**GOAL:** Reproduce exactly the lines below, from the first through the one containing "wall_corner_r = 6; // [3:0.5:9]", and nothing more.

**AVAILABLE DATA:**
_____
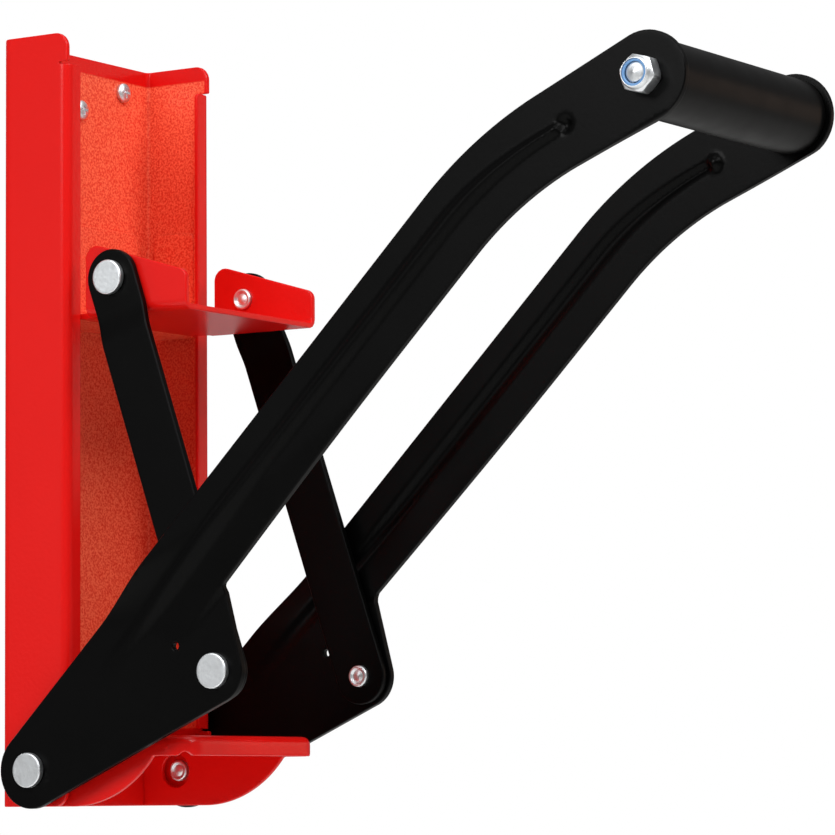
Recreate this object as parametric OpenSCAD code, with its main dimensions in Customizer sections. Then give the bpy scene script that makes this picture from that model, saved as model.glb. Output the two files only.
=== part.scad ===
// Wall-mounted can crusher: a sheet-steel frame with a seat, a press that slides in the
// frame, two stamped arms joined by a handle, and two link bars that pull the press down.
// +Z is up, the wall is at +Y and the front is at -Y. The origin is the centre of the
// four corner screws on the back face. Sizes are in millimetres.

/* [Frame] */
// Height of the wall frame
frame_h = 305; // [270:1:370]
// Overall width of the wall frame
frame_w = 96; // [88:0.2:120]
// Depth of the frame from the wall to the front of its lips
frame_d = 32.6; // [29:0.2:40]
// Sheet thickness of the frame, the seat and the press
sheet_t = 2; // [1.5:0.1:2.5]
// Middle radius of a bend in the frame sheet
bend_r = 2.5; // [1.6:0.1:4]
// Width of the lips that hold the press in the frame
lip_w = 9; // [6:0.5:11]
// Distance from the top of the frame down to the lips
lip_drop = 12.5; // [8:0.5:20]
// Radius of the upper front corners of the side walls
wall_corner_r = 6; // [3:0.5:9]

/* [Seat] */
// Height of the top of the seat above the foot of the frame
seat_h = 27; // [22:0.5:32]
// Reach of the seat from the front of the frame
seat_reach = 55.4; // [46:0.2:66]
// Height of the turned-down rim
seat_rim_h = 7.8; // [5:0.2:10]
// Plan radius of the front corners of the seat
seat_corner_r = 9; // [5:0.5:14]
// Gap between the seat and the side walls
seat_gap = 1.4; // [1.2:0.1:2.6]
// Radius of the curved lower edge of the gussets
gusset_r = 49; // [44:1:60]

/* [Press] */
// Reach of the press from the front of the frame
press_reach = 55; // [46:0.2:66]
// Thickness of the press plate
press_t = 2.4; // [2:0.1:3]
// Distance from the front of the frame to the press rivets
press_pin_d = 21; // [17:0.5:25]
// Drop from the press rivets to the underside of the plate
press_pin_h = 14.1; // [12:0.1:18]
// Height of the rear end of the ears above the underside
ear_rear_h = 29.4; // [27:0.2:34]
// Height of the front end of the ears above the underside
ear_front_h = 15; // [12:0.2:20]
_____
**SOLUTION:**
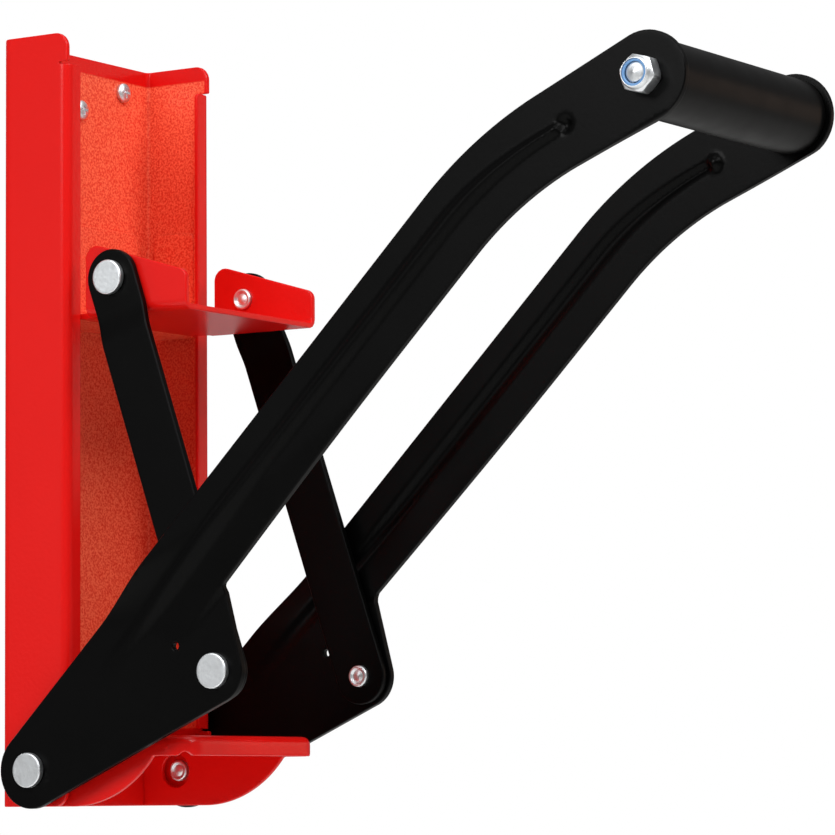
Recreate this object as parametric OpenSCAD code, with its main dimensions in Customizer sections. Then give the bpy scene script that makes this picture from that model, saved as model.glb. Output the two files only.
=== part.scad ===
// Wall-mounted can crusher: a sheet-steel frame with a seat, a press that slides in the
// frame, two stamped arms joined by a handle, and two link bars that pull the press down.
// +Z is up, the wall is at +Y and the front is at -Y. The origin is the centre of the
// four corner screws on the back face. Sizes are in millimetres.

/* [Frame] */
// Height of the wall frame
frame_h = 305; // [270:1:370]
// Overall width of the wall frame
frame_w = 96; // [88:0.2:120]
// Depth of the frame from the wall to the front of its lips
frame_d = 32.6; // [29:0.2:40]
// Sheet thickness of the frame, the seat and the press
sheet_t = 2; // [1.5:0.1:2.5]
// Middle radius of a bend in the frame sheet
bend_r = 2.5; // [1.6:0.1:4]
// Width of the lips that hold the press in the frame
lip_w = 9; // [6:0.5:11]
// Distance from the top of the frame down to the lips
lip_drop = 12.5; // [8:0.5:20]
// Radius of the upper front corners of the side walls
wall_corner_r = 6; // [3:0.5:9]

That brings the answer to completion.